STORED ROWS:
────────

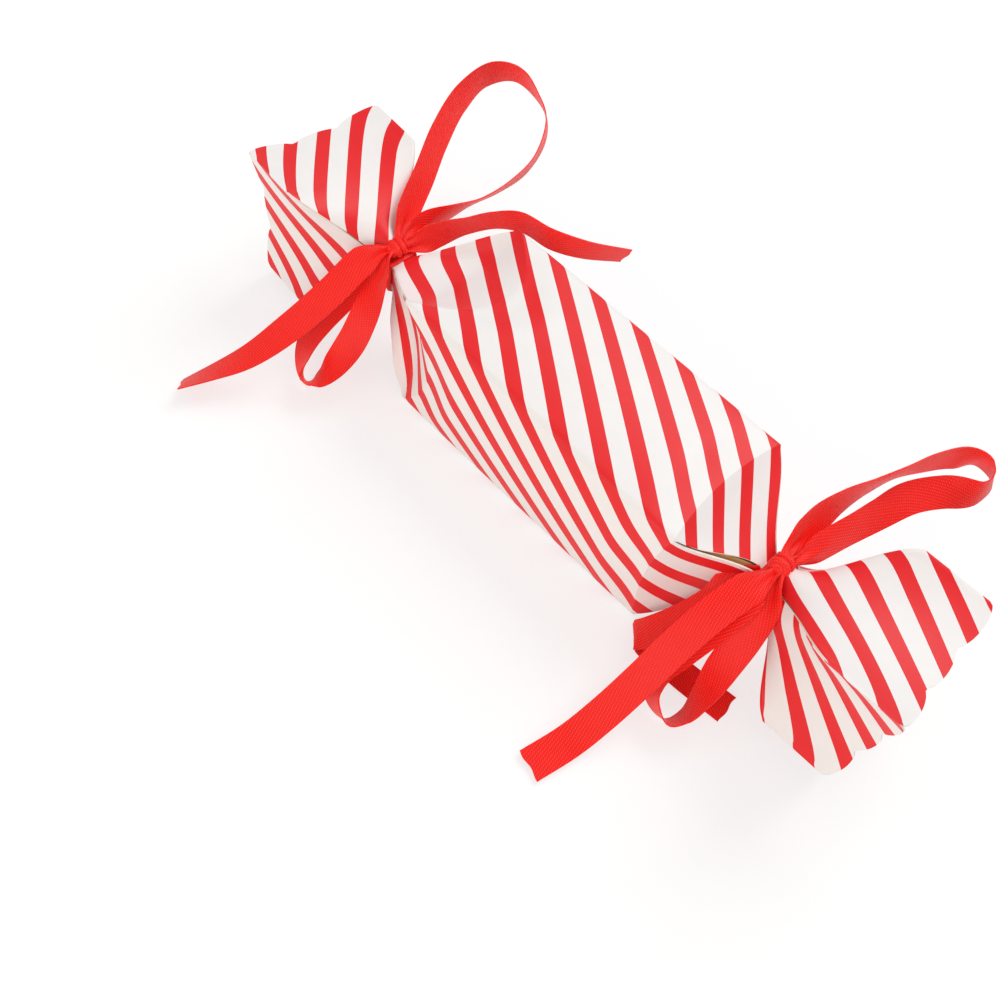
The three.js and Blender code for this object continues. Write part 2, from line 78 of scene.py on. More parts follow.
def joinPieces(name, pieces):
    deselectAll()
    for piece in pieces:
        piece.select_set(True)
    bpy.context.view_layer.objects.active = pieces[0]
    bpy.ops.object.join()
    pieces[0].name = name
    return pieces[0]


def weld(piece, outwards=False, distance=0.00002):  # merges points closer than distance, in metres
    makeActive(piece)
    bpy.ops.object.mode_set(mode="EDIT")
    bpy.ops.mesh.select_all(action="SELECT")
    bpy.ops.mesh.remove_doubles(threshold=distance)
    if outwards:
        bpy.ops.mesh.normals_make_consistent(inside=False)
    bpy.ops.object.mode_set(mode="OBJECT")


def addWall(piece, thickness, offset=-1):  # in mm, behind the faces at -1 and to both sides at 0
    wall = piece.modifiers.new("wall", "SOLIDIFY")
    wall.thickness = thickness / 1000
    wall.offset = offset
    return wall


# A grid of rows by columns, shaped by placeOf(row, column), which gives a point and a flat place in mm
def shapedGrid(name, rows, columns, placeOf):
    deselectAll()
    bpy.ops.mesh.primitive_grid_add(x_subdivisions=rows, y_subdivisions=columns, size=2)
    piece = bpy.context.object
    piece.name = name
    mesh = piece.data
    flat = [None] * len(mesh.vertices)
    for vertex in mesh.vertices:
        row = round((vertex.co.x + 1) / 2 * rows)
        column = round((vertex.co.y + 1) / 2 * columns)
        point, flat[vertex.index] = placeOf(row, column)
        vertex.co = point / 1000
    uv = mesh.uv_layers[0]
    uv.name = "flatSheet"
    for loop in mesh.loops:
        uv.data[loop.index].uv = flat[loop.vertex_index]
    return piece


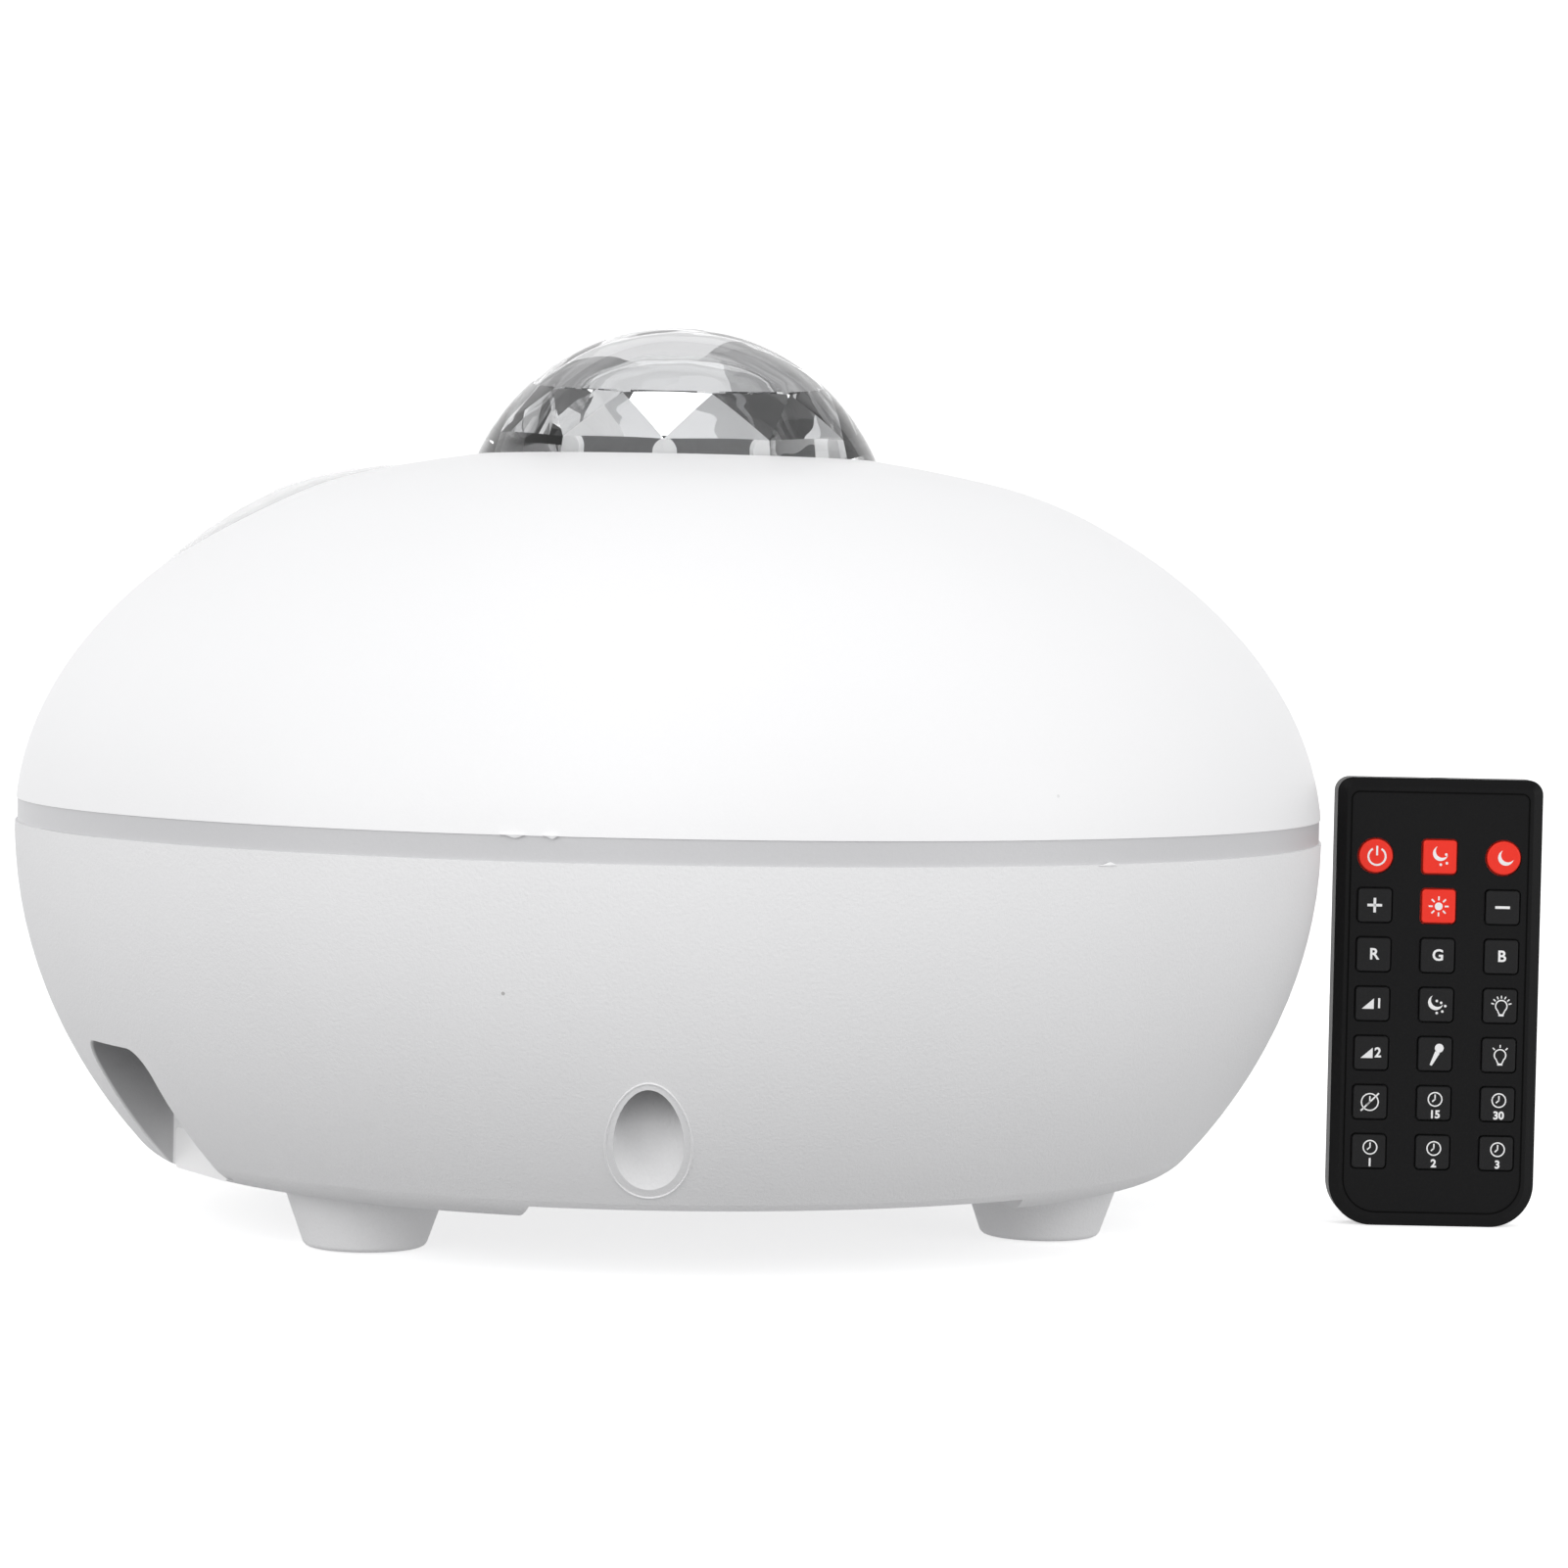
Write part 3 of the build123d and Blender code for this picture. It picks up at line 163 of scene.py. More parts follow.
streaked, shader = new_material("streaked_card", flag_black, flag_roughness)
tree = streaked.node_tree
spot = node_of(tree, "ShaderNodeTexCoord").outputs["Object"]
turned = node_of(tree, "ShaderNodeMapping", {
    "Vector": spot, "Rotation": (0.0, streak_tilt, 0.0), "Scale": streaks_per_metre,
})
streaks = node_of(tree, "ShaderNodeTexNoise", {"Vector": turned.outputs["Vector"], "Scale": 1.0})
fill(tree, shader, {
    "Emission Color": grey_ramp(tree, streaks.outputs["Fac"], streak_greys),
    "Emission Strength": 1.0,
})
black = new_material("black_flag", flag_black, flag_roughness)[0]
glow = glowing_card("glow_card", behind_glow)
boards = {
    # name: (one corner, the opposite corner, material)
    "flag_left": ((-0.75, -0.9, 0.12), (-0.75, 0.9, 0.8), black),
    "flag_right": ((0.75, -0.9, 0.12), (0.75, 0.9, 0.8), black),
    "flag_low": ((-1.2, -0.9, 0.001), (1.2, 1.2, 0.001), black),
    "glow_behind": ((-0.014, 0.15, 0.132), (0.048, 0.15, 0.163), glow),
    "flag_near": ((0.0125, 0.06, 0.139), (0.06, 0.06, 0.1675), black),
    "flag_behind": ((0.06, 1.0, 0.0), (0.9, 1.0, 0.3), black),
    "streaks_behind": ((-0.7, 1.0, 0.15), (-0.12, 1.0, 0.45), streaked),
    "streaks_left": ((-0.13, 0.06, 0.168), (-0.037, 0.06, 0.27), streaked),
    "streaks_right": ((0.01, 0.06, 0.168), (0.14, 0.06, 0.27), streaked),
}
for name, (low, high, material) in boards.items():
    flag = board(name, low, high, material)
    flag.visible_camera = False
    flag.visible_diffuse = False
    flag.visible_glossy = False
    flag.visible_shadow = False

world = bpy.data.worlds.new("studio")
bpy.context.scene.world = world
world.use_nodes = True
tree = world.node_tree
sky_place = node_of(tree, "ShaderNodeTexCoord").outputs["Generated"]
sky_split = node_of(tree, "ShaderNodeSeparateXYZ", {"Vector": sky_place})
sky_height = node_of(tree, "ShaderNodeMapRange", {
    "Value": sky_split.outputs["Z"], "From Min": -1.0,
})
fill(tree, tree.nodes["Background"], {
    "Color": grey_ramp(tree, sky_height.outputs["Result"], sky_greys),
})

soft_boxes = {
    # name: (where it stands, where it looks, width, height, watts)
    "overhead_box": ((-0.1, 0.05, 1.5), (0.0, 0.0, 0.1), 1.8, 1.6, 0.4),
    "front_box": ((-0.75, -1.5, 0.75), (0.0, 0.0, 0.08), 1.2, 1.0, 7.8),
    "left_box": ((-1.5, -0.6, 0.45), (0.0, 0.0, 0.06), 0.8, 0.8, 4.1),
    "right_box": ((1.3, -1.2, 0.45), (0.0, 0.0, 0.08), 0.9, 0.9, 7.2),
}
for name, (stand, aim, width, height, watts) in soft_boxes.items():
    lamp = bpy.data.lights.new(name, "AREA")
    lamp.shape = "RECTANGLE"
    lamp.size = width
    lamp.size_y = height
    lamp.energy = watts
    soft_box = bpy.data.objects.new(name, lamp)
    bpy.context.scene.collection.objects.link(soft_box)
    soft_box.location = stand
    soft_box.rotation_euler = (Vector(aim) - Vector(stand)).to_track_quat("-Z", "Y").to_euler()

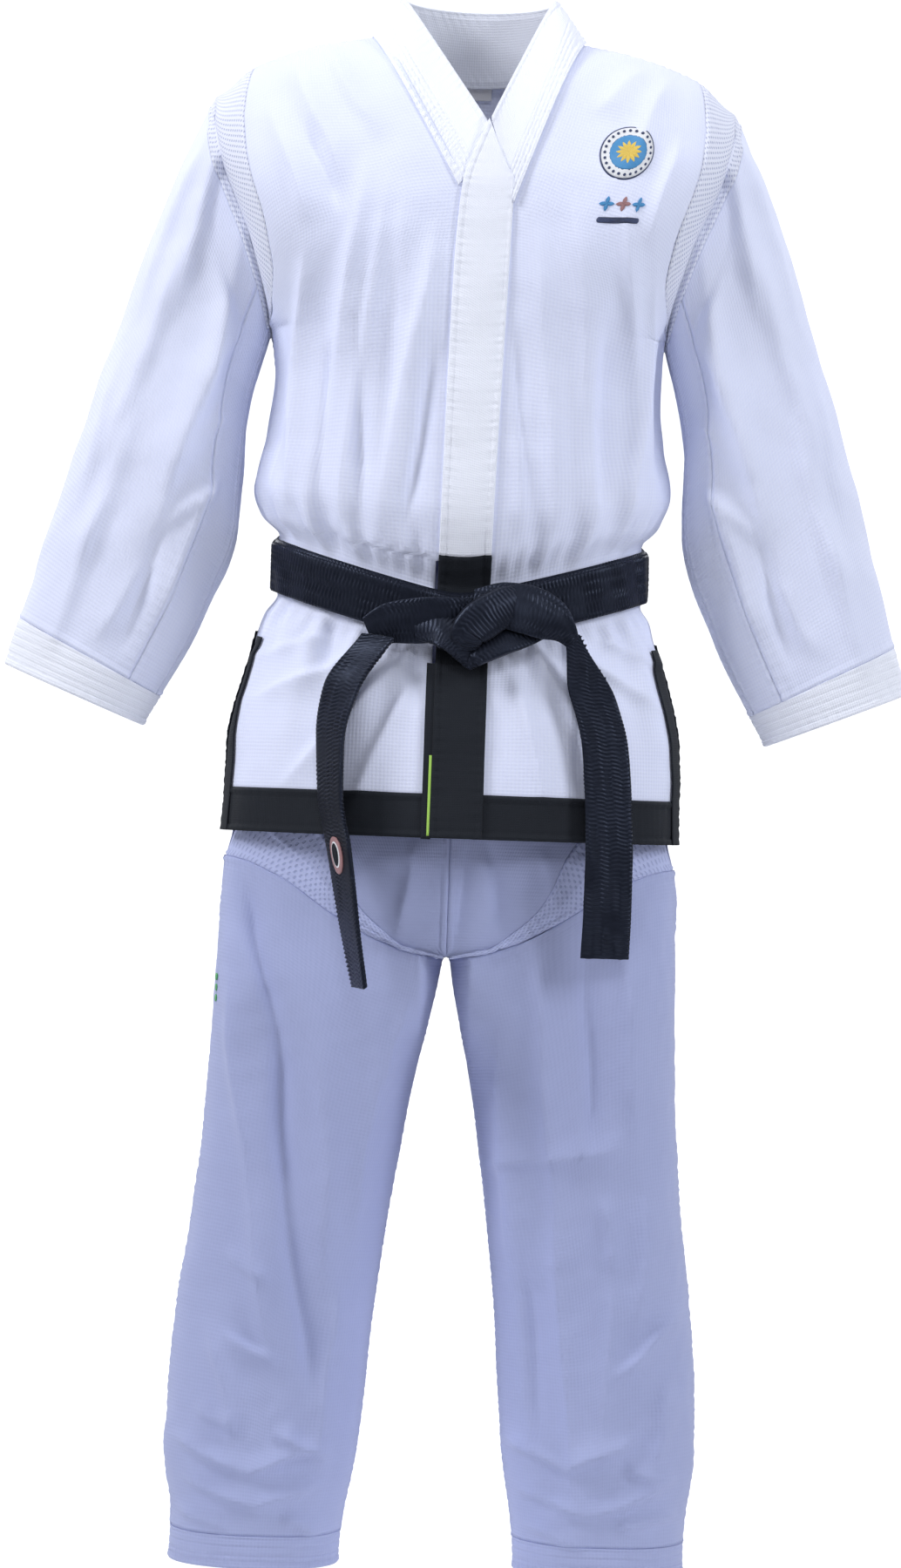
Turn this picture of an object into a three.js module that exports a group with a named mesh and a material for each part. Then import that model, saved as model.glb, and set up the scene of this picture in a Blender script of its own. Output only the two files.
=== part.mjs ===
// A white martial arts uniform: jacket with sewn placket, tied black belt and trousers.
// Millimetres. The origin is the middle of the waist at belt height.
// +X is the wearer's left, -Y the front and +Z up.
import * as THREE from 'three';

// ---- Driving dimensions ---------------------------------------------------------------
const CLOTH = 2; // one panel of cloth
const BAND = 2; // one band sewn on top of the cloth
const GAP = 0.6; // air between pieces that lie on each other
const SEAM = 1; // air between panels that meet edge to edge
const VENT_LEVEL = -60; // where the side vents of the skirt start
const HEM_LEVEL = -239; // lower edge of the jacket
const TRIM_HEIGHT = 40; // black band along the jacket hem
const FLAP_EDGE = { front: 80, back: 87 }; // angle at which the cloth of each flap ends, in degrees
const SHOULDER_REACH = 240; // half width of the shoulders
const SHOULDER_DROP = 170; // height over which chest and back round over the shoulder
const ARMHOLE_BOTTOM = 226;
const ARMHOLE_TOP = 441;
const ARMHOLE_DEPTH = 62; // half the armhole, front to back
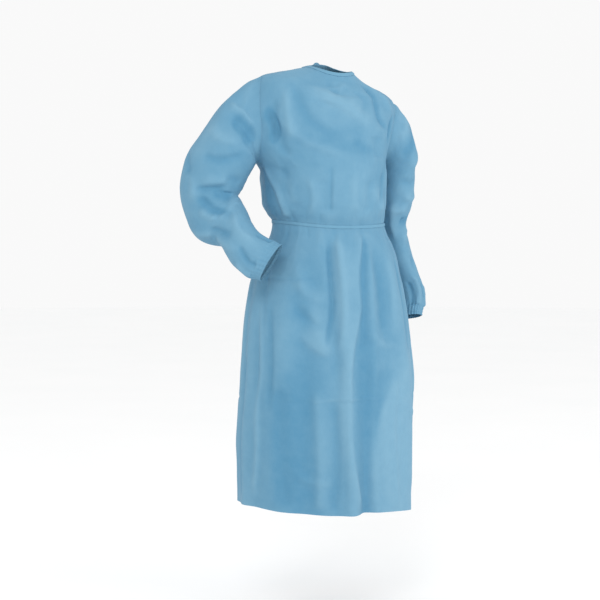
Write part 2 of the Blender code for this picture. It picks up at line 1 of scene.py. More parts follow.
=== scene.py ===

────────

THE PROBLEM:
Set down, exactly and in full, the lines from the one containing "Turn this picture" through the end of the entries; no other line belongs.

SOLUTION:
Turn this picture of an object into a three.js module that exports a group with a named mesh and a material for each part. Then import that model, saved as model.glb, and set up the scene of this picture in a Blender script of its own. Output only the two files.
=== part.mjs ===
// A white martial arts uniform: jacket with sewn placket, tied black belt and trousers.
// Millimetres. The origin is the middle of the waist at belt height.
// +X is the wearer's left, -Y the front and +Z up.
import * as THREE from 'three';

// ---- Driving dimensions ---------------------------------------------------------------
const CLOTH = 2; // one panel of cloth
const BAND = 2; // one band sewn on top of the cloth
const GAP = 0.6; // air between pieces that lie on each other
const SEAM = 1; // air between panels that meet edge to edge
const VENT_LEVEL = -60; // where the side vents of the skirt start
const HEM_LEVEL = -239; // lower edge of the jacket
const TRIM_HEIGHT = 40; // black band along the jacket hem
const FLAP_EDGE = { front: 80, back: 87 }; // angle at which the cloth of each flap ends, in degrees
const SHOULDER_REACH = 240; // half width of the shoulders
const SHOULDER_DROP = 170; // height over which chest and back round over the shoulder
const ARMHOLE_BOTTOM = 226;
const ARMHOLE_TOP = 441;
const ARMHOLE_DEPTH = 62; // half the armhole, front to back
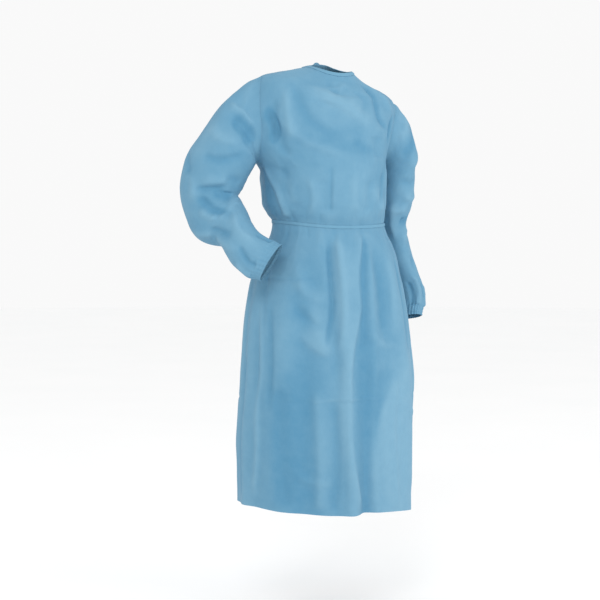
Write part 2 of the Blender code for this picture. It picks up at line 1 of scene.py. More parts follow.
=== scene.py ===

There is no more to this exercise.